Now I do not take delight in highlighting these grumbles, it is just that Gibson as gives us a sufficiently satisfying tale I wonder why he cannot iron out a few of the wrinkles to make it that much better still?
And then there is the way Gibson's works are presented. Here the author and publisher would greatly benefit from sitting down together with a nice strong cup of tea to sort this out. Both the pre-publication publicity and the novel's front piece paragraph on the author's works cite this and Final Days as 'stand-alone books'. Now let us be clear, there are 'stand-alone books' and there are 'stand-alone books'. Gibson seems to be writing primarily in two universes: one with faster-than-light (FTL) space craft (the 'Shoal' novels) and one without FTL craft but with portals (the 'Angel' or 'Portal' novels). As such his novels do not seem to be truly stand-alone. True, Gibson's 'Shoal trilogy' is a trilogy being one story told across three books and so is not 'stand-alone'. No problem. Yet Gibson's latest book, Marauder, billed as a stand-alone book is set in his Shoal universe. So it would, I gently venture to publisher and author, that it be better marketed as a Shoal stand-alone novel. Equally The Thousand Emperors would be more accurately billed as being an 'Angel' (or 'Portal') stand-alone novel set in the same universe as Final Days. This is much in the same way as Iain Banks has stand-alone 'Culture' novels or Reynolds has 'Revelation Space' stand-alone novels but connected through their 'Culture' and 'Revelation Space' setting. Just a thought.
OK, please do not take my gripes too seriously because Gibson's space operas are good romp reads, but ironing out the wrinkles would make them that much better. Indeed in the course of the slightly extra word count needed to iron out the wrinkles we could lose word count by making things just a little simpler (ease off the complexities just a tad) and then we would have a far finer set of works: this author is not realising his full potential but has easily demonstrated that he is worth more.
I do hope that these comments reach the author and publisher because truly I really want to read more of Gibson's works, just that I do not want to occasionally shake my head when doing so.
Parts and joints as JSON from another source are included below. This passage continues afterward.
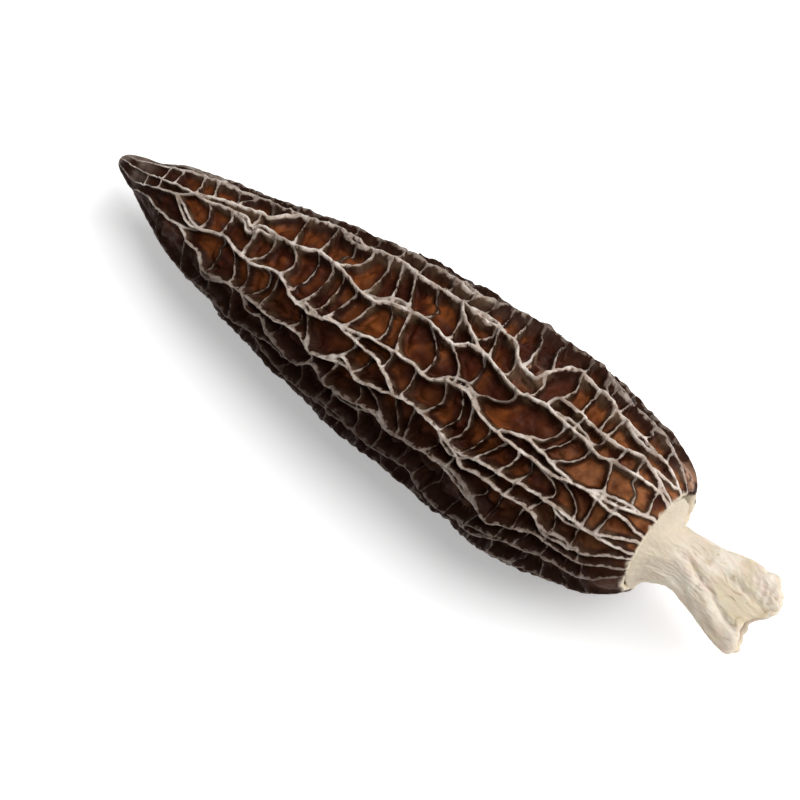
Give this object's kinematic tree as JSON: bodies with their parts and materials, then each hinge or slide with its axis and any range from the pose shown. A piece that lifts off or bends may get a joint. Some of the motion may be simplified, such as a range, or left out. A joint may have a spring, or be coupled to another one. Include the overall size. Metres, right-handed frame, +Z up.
{
  "type": "dried morel mushroom",
  "caption": "Dried morel mushroom lying on its side: a long dark conical cap with a raised net of ribs over deep pits, and a short pale stem with a flared, folded end.",
  "frame": {"origin": "centre of the bottom of the mushroom's bounding box, on the surface it lies on", "axes": "+Z up as it lies, +X from the tip of the cap to the cut end of the stem, +Y across"},
  "size_m": [0.0858, 0.0227, 0.0226],
  "materials": {
    "cap": "satin",
    "stem": "matte"
  },
  "bodies": {
    "root": {"cap": "cap", "stem": "stem"}
  },
  "joints": []
}
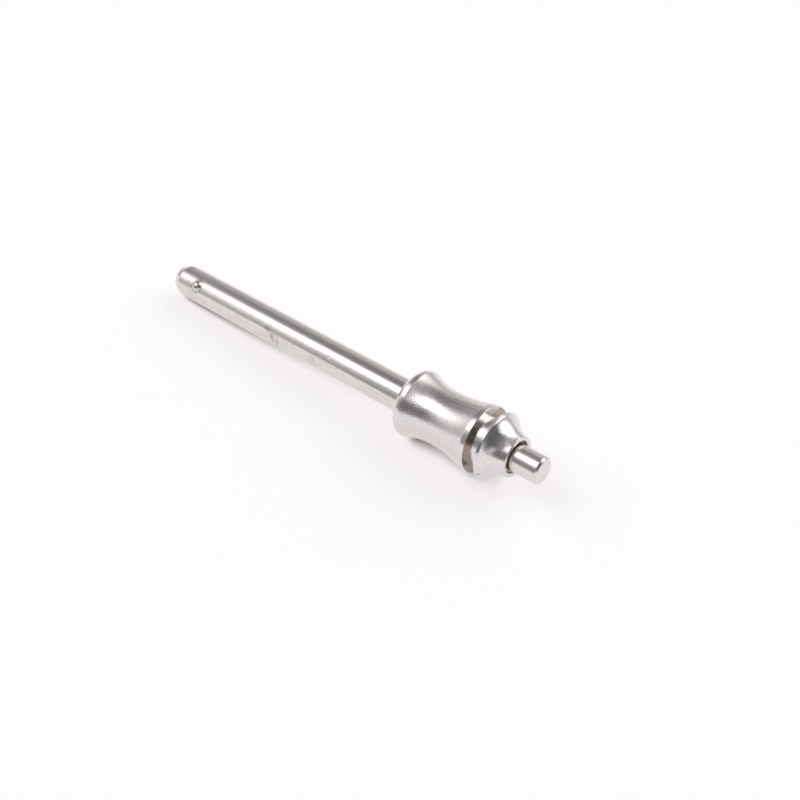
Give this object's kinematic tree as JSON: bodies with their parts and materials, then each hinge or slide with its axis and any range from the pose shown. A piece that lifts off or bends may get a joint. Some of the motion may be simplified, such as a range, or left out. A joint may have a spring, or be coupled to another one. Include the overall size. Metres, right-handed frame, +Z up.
{
  "type": "ball lock pin",
  "caption": "Slim steel quick-release pin with a waisted push-button handle, a ring groove and spring-loaded locking balls near its tip.",
  "frame": {"origin": "on the surface the pin lies on, under the middle of its length", "axes": "+X along the pin towards the button, +Z up; the pin leans by about 3 degrees, because it lies on its front rim and on the edge of its nose"},
  "size_m": [0.0888, 0.0124, 0.0134],
  "materials": {
    "blasted_stainless": "satin",
    "ground_stainless": "polished",
    "polished_ball_steel": "polished",
    "spring_wire": "drawn"
  },
  "bodies": {
    "housing": {"handle": "blasted_stainless", "shank": "ground_stainless", "spring": "spring_wire"},
    "plunger": {"button": "ground_stainless", "spindle": "ground_stainless"},
    "front_ball": {"ball_front": "polished_ball_steel"},
    "back_ball": {"ball_back": "polished_ball_steel"}
  },
  "joints": [
    {"name": "button_press", "type": "slide", "parent": "housing", "child": "plunger", "axis": [-0.9986, 0, -0.052], "range_m": [0, 0.003], "stiffness_N_per_m": 800, "springref_m": -0.004, "deforming": ["spring"]},
    {"name": "front_ball_sink", "type": "slide", "parent": "housing", "child": "front_ball", "axis": [0.0361, 0.7193, -0.6937], "range_m": [0, 0.0008]},
    {"name": "back_ball_sink", "type": "slide", "parent": "housing", "child": "back_ball", "axis": [-0.0361, -0.7193, 0.6937], "range_m": [0, 0.0008]}
  ],
  "couplings": [
    {"joint": "front_ball_sink", "follows": "button_press", "ratio": 0.2666},
    {"joint": "back_ball_sink", "follows": "button_press", "ratio": 0.2666}
  ]
}
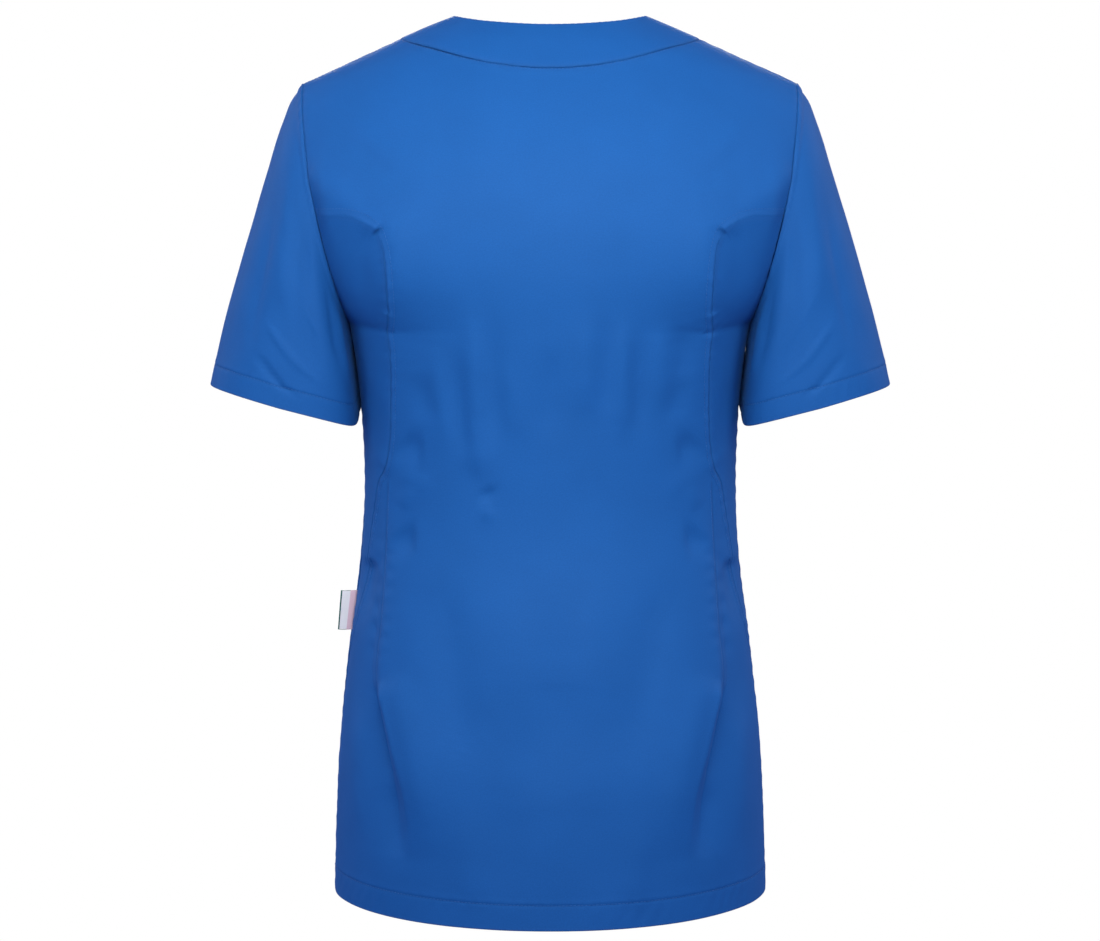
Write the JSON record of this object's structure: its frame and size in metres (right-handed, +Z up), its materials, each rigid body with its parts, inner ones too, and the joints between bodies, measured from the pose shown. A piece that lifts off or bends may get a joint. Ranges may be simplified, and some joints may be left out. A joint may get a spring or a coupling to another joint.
{
  "type": "scrub top",
  "caption": "Short-sleeved pull-on scrub top with a wide V neckband, curved side-back seams and a sewn tuck in each half of the back, filled out as worn.",
  "frame": {"origin": "middle of the shoulder line, where the wearer's shoulders carry the top, level with the outer ends of the back neck seam", "axes": "+Z up the wearer's body, the front faces -Y and the back +Y, +X is the wearer's left"},
  "size_m": [0.542, 0.2675, 0.7119],
  "materials": {
    "cloth": "smooth fine twill, matt with a slight sheen",
    "label_tape": "smooth woven tape"
  },
  "bodies": {
    "root": {"back_centre": "cloth", "side_back_left": "cloth", "side_back_right": "cloth", "front": "cloth", "sleeve_left": "cloth", "sleeve_right": "cloth", "neckband": "cloth", "side_label": "label_tape"}
  },
  "joints": []
}
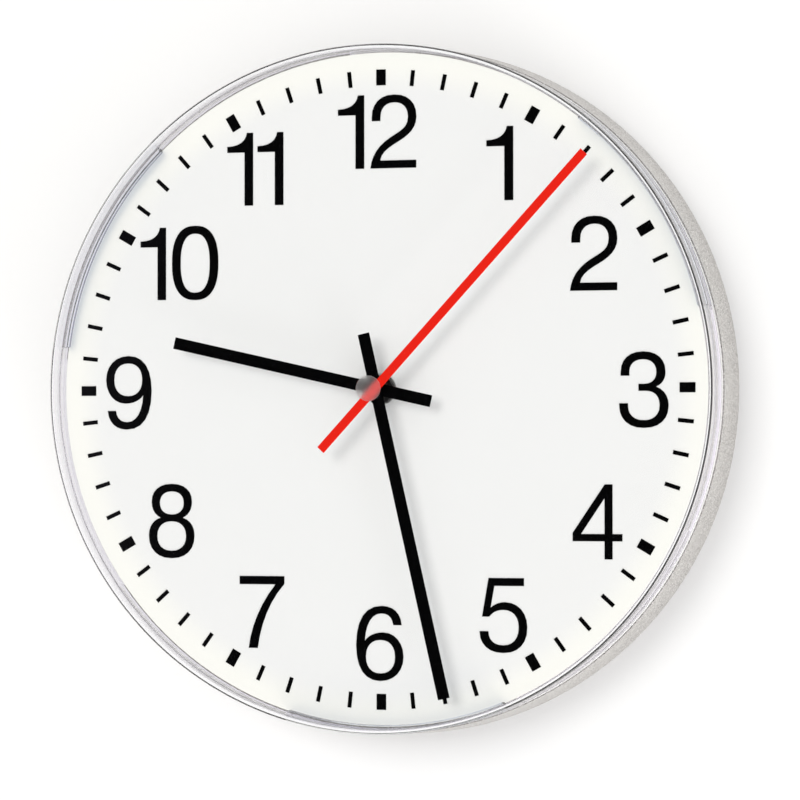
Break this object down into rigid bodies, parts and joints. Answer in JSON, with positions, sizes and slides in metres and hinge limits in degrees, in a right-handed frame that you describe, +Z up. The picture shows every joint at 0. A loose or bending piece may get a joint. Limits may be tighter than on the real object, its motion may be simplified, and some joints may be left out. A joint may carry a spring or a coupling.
{
  "type": "slave clock",
  "caption": "Round wall-mounted slave clock: silver case, white dial with upright numerals, black bar hands, red second hand and a clear domed cover that twists on.",
  "frame": {"origin": "centre of the case's back face, in the plane of the wall", "axes": "+Y into the wall, +Z up, +X to the right of someone who reads the dial; the dial faces -Y"},
  "size_m": [0.303, 0.053, 0.303],
  "materials": {
    "silver_case": "satin silver finish with a fine fleck",
    "zinc_steel": "dull zinc plate",
    "black_rubber": "matt",
    "white_nylon": "moulded, slightly waxy",
    "white_dial": "matt white paint on sheet aluminium",
    "black_ink": "flat printed ink",
    "clear_acrylic": "clear polished acrylic",
    "housing_plastic": "moulded",
    "turned_brass": "turned",
    "black_nut": "black oxide",
    "bright_steel": "ground",
    "board_green": "solder mask",
    "black_plastic": "moulded",
    "capacitor_sleeve": "shrink sleeve",
    "resistor_ceramic": "glazed body",
    "grey_plastic": "moulded",
    "stator_steel": "stamped sheet",
    "bobbin_plastic": "moulded",
    "copper_winding": "enamelled copper wire",
    "magnet_grey": "moulded ferrite",
    "black_hand": "satin black paint on aluminium",
    "red_hand": "bright red paint on aluminium"
  },
  "bodies": {
    "case": {"rear_case": "silver_case", "hanging_plate": "zinc_steel", "hanging_plate_screws": "zinc_steel", "cable_grommet": "black_rubber", "stud_sockets": "white_nylon", "dial": "white_dial", "dial_studs": "zinc_steel", "numerals": "black_ink", "minute_marks": "black_ink", "movement_rear_housing": "housing_plastic", "movement_front_plate": "housing_plastic", "housing_screws": "zinc_steel", "centre_bush": "turned_brass", "movement_pad": "black_rubber", "nut_washer": "zinc_steel", "centre_nut": "black_nut", "train_pins": "bright_steel", "motion_work_pin": "bright_steel", "circuit_board": "board_green", "controller_chip": "black_plastic", "capacitor": "capacitor_sleeve", "resistors": "resistor_ceramic", "terminal_block": "grey_plastic", "terminal_screws": "zinc_steel", "minute_stator": "stator_steel", "minute_coil_core": "stator_steel", "minute_coil_bobbin": "bobbin_plastic", "minute_coil_winding": "copper_winding", "seconds_stator": "stator_steel", "seconds_coil_core": "stator_steel", "seconds_coil_bobbin": "bobbin_plastic", "seconds_coil_winding": "copper_winding"},
    "cover": {"clear_cover": "clear_acrylic"},
    "minute_group": {"centre_wheel": "turned_brass", "minute_pipe": "turned_brass", "minute_hand": "black_hand", "minute_hand_collar": "black_hand"},
    "minute_intermediate": {"minute_intermediate_wheel": "white_nylon"},
    "minute_rotor": {"minute_rotor_pinion": "white_nylon", "minute_rotor_magnet": "magnet_grey"},
    "motion_work": {"motion_work_wheel": "turned_brass"},
    "hour_group": {"hour_wheel": "turned_brass", "hour_hand": "black_hand", "hour_hand_collar": "black_hand"},
    "second_group": {"seconds_wheel": "turned_brass", "seconds_arbor": "bright_steel", "second_hand": "red_hand", "second_hand_collar": "red_hand"},
    "seconds_intermediate": {"seconds_intermediate_wheel": "white_nylon"},
    "seconds_rotor": {"seconds_rotor_pinion": "white_nylon", "seconds_rotor_magnet": "magnet_grey"}
  },
  "joints": [
    {"name": "minute_hand_turn", "type": "hinge", "parent": "case", "child": "minute_group", "pos_m": [0, -0.02, 0], "axis": [0, 1, 0], "continuous": true},
    {"name": "minute_intermediate_turn", "type": "hinge", "parent": "case", "child": "minute_intermediate", "pos_m": [-0.014, -0.02, 0], "axis": [0, 1, 0], "continuous": true},
    {"name": "minute_rotor_step", "type": "hinge", "parent": "case", "child": "minute_rotor", "pos_m": [-0.014, -0.02, -0.012], "axis": [0, 1, 0], "continuous": true},
    {"name": "motion_work_turn", "type": "hinge", "parent": "case", "child": "motion_work", "pos_m": [0, -0.02, 0.012], "axis": [0, 1, 0], "continuous": true},
    {"name": "hour_hand_turn", "type": "hinge", "parent": "case", "child": "hour_group", "pos_m": [0, -0.02, 0], "axis": [0, 1, 0], "continuous": true},
    {"name": "second_hand_turn", "type": "hinge", "parent": "case", "child": "second_group", "pos_m": [0, -0.02, 0], "axis": [0, 1, 0], "continuous": true},
    {"name": "seconds_intermediate_turn", "type": "hinge", "parent": "case", "child": "seconds_intermediate", "pos_m": [0.014, -0.02, 0], "axis": [0, 1, 0], "continuous": true},
    {"name": "seconds_rotor_step", "type": "hinge", "parent": "case", "child": "seconds_rotor", "pos_m": [0.014, -0.02, -0.012], "axis": [0, 1, 0], "continuous": true},
    {"name": "cover_twist", "type": "hinge", "parent": "case", "child": "cover", "pos_m": [0, -0.02, 0], "axis": [0, -1, 0], "range_deg": [0, 42.5]}
  ],
  "couplings": [
    {"joint": "minute_intermediate_turn", "follows": "minute_hand_turn", "ratio": -6},
    {"joint": "minute_rotor_step", "follows": "minute_hand_turn", "ratio": 30},
    {"joint": "motion_work_turn", "follows": "minute_hand_turn", "ratio": -0.33333},
    {"joint": "hour_hand_turn", "follows": "minute_hand_turn", "ratio": 0.083333},
    {"joint": "seconds_intermediate_turn", "follows": "second_hand_turn", "ratio": -6},
    {"joint": "seconds_rotor_step", "follows": "second_hand_turn", "ratio": 30}
  ]
}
One final problem, but a good one this time, is that so far Gibson's works have come out over a decade and memory dims over this time: well, this reader's memory tends to. However, the great news is that 2012/3 has seen his backlist reprinted and so you can get all his stories in one go and so easily see how the novels within each of his two separate universes fit together. This will be a genuine treat for all those who like high-octane space opera.